Every line below that mentions the word "picks" should be copied out.

Start COLLECTED DATA

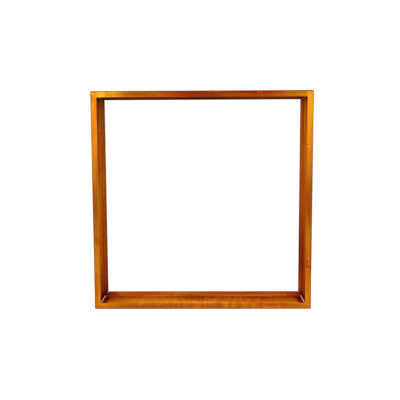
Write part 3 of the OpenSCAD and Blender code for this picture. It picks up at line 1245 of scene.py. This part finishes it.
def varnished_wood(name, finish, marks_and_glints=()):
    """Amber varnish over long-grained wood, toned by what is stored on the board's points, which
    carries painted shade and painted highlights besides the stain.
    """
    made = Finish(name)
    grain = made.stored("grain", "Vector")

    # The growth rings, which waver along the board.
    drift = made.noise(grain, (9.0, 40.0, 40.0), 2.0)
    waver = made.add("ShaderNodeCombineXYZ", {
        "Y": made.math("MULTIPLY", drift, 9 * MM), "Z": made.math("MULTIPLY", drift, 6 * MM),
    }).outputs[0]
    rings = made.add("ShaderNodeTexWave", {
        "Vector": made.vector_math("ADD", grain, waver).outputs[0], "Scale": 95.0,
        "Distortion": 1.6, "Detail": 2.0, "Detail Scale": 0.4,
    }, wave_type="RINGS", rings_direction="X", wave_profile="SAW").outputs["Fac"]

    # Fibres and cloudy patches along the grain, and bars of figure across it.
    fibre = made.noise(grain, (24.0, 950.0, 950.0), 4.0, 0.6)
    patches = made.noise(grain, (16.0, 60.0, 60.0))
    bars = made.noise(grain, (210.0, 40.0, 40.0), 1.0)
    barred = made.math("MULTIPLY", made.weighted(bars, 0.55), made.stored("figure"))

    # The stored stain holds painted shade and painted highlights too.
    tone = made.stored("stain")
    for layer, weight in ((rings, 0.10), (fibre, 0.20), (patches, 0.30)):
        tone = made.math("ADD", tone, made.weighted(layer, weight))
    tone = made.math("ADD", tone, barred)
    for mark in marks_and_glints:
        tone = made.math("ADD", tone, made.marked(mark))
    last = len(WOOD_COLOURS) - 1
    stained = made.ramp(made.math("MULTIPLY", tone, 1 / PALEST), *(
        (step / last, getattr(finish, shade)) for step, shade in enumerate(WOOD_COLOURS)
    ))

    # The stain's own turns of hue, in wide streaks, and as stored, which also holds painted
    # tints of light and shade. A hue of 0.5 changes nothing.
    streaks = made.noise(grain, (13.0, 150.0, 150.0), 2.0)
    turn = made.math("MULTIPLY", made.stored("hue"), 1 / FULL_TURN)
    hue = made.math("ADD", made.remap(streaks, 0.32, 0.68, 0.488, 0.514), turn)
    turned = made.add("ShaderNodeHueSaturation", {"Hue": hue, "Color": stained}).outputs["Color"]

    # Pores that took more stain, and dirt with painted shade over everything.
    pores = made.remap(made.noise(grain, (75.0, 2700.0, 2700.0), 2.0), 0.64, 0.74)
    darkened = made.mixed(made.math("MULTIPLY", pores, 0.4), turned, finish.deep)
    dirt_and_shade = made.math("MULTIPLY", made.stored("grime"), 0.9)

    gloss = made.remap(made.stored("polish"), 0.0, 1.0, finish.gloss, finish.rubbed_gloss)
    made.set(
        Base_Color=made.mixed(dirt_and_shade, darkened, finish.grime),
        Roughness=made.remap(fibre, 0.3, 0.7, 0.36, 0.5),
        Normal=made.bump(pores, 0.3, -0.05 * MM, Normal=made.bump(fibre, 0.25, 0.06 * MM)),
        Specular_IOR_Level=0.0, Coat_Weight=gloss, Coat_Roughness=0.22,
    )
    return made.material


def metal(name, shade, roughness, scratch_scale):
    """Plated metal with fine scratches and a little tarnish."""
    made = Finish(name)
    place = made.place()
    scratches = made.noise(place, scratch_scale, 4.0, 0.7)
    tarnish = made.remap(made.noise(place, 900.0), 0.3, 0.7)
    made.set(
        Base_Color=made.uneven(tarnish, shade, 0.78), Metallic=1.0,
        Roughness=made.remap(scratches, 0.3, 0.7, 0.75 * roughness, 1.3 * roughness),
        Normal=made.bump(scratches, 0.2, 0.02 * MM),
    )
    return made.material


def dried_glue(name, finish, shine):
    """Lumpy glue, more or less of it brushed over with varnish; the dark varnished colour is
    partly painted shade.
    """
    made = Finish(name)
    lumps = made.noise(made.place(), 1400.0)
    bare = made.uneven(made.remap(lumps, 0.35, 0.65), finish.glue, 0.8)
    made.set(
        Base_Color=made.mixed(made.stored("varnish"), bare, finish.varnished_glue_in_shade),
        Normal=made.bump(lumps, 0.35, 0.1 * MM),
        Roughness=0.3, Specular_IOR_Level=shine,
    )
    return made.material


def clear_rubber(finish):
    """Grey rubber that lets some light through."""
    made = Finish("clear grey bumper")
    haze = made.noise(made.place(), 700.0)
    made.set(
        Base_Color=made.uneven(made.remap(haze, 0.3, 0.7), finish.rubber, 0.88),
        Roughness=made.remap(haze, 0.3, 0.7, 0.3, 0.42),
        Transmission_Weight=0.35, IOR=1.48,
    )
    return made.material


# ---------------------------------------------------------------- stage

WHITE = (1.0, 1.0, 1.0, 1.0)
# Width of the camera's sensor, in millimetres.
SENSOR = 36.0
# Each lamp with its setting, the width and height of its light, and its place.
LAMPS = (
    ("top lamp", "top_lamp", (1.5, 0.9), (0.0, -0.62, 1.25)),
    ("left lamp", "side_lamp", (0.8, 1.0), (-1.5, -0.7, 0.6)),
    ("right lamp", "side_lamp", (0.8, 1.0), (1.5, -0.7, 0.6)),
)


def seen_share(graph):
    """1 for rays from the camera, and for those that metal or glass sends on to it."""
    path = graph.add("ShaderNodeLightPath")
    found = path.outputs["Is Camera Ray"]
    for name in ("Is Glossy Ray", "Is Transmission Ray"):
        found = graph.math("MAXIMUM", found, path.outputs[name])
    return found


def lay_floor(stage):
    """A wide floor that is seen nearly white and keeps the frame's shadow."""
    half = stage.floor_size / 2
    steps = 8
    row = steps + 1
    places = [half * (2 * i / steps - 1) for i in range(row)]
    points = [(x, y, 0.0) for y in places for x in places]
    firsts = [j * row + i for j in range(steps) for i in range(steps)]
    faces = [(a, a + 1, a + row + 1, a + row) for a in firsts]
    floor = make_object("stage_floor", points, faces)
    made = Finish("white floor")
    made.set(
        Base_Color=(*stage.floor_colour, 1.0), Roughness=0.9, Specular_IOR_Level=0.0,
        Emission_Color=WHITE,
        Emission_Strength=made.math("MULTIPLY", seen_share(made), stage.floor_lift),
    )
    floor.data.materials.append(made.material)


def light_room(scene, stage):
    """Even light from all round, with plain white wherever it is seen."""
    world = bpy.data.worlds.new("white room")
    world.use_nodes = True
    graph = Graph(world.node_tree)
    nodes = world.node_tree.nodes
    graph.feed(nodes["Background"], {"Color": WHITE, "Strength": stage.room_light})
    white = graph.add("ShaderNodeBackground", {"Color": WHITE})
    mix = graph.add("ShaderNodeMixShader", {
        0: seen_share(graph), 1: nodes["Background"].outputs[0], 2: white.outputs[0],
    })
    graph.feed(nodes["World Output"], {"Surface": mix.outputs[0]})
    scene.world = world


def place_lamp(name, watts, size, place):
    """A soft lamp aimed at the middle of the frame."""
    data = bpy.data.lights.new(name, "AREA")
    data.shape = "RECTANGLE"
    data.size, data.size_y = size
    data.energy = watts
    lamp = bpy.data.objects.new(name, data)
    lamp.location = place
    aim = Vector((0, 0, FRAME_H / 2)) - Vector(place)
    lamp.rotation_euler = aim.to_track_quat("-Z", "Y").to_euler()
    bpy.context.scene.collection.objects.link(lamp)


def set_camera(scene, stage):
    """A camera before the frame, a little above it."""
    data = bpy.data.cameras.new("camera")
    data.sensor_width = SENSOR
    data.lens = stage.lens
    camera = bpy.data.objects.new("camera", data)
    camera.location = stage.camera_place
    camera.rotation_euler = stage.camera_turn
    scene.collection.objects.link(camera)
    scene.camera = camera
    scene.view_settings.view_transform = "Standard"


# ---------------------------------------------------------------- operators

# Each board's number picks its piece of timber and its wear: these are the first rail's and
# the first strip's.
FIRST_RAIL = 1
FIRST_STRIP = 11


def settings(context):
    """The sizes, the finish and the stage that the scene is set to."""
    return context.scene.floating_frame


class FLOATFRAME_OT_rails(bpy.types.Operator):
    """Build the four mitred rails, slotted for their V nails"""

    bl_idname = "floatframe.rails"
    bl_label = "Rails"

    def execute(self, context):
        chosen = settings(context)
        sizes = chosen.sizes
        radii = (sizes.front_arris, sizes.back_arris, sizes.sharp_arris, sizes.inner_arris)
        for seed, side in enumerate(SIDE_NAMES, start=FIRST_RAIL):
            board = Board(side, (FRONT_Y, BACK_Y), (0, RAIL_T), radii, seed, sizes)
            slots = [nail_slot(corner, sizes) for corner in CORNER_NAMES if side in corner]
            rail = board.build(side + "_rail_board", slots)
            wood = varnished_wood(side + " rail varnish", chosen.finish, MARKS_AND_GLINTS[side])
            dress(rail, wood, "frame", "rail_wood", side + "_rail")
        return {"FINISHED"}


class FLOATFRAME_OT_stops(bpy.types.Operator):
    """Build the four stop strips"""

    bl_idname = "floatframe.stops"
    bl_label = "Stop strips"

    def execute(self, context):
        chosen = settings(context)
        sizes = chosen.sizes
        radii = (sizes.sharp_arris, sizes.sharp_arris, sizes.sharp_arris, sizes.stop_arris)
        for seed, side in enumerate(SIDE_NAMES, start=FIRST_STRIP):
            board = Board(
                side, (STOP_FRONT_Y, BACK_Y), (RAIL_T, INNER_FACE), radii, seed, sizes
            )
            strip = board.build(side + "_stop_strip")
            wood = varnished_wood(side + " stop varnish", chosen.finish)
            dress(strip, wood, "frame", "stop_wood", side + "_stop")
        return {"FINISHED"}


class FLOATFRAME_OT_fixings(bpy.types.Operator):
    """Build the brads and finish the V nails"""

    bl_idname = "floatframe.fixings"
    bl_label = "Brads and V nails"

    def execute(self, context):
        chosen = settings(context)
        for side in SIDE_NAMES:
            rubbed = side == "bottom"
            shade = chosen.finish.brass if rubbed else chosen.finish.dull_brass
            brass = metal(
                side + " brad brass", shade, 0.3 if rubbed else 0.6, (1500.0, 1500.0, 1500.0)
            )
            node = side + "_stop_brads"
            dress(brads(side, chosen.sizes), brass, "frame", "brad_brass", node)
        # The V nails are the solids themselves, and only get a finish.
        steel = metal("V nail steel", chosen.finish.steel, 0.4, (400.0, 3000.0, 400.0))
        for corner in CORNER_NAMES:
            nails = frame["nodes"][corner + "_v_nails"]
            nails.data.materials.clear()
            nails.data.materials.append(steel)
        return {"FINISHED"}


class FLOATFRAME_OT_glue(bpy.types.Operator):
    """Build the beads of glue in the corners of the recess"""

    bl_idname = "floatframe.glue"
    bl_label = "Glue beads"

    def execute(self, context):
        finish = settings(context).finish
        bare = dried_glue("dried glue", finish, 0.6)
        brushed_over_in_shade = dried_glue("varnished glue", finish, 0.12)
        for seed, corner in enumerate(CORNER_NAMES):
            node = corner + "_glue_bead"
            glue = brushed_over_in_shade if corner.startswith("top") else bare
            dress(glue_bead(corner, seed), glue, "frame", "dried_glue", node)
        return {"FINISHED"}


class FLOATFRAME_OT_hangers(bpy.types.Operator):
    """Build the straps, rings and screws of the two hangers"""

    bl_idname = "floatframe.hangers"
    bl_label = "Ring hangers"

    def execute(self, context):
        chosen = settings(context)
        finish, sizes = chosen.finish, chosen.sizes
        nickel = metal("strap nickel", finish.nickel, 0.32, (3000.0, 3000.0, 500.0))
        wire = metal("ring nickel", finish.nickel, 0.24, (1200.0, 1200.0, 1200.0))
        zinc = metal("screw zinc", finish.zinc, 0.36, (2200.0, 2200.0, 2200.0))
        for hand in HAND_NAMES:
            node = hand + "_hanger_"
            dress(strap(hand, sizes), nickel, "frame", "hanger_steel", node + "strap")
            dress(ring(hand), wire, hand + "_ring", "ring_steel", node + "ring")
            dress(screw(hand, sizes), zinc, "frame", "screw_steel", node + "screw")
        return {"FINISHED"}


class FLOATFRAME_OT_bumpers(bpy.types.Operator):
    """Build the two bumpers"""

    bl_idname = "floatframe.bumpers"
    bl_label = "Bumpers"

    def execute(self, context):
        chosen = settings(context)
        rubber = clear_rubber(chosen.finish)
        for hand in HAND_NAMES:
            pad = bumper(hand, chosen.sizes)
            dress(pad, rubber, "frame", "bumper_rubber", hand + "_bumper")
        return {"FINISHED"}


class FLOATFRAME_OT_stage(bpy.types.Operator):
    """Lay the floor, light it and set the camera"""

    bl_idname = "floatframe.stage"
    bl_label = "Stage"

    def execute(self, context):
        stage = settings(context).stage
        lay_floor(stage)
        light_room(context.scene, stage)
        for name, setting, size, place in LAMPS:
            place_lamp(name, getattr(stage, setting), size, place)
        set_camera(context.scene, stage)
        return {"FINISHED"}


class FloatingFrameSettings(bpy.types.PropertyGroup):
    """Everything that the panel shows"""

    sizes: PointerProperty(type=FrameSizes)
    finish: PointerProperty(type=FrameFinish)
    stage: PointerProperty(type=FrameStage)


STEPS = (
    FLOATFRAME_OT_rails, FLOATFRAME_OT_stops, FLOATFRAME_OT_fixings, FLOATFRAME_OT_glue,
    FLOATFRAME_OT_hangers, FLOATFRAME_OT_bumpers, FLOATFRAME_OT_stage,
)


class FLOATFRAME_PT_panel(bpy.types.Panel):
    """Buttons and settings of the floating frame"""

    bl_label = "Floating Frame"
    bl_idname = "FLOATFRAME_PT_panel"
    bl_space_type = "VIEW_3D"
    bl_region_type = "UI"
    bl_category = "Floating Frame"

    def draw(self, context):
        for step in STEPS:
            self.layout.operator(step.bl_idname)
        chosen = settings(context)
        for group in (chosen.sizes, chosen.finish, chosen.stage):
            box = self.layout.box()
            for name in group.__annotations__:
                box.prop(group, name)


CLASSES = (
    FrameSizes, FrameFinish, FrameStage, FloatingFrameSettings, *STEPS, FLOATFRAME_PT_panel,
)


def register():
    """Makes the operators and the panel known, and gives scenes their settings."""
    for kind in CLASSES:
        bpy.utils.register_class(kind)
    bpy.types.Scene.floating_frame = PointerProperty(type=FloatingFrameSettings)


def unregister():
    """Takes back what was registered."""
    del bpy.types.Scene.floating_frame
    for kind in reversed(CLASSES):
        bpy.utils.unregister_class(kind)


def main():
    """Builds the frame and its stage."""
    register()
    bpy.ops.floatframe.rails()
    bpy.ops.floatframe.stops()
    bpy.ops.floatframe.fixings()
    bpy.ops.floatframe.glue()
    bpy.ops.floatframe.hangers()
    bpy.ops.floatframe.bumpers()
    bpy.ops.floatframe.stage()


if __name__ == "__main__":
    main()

End COLLECTED DATA

RIGHT ANSWER
Write part 3 of the OpenSCAD and Blender code for this picture. It picks up at line 1245 of scene.py. This part finishes it.
# Each board's number picks its piece of timber and its wear: these are the first rail's and